Y también allí me encuentro a veces con mi fiel amiga del alma que se adapta a mis horarios imposibles, en esa tan generosa amistad de años que se va confeccionando con tejidos de distintas formas y estampados según nos va pidiendo el guion de la vida, como si fuera una labor de patchword, puntada a puntada, que nos une más si cabe cada día.

Café de proyectos, de revivir etapas, de mirar un poco hacia atrás y siempre mucho hacia delante, en el que ir escribiendo la pequeña historia de nuestros días. Lugar de saldar y hacer cuentas de por dónde vamos y de todo lo que queda por hacer, de entregas desmedidas a aquello que nos gusta y que se convierte en nuestras pasiones.

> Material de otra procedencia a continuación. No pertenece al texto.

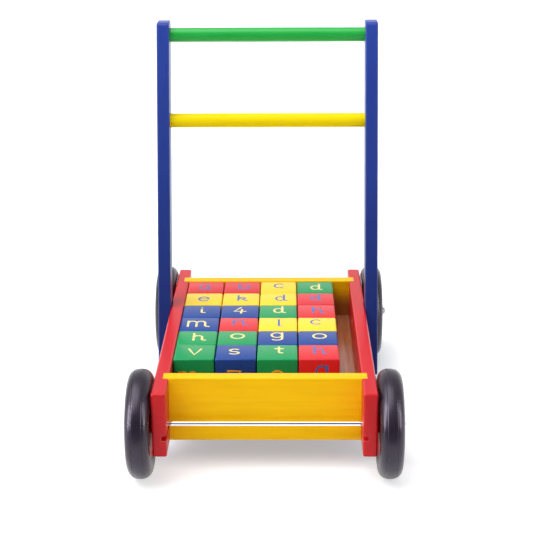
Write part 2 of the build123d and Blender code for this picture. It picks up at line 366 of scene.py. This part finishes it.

Olor a distintos aromas y a tapón de botella, a cadencia musical en el talón o en la punta del pie, a anotar en la agenda y ver el wasap mientras los otros llegan, a tapas calentitas y taza de café rodeada por las palmas de las manos, a abrazos, a holas y "ya quedamos", a risas, a besos de despedida, a mirar, desde sus cristales, los pasos apresurados de quienes caminan fuera al ritmo imparable de la vida.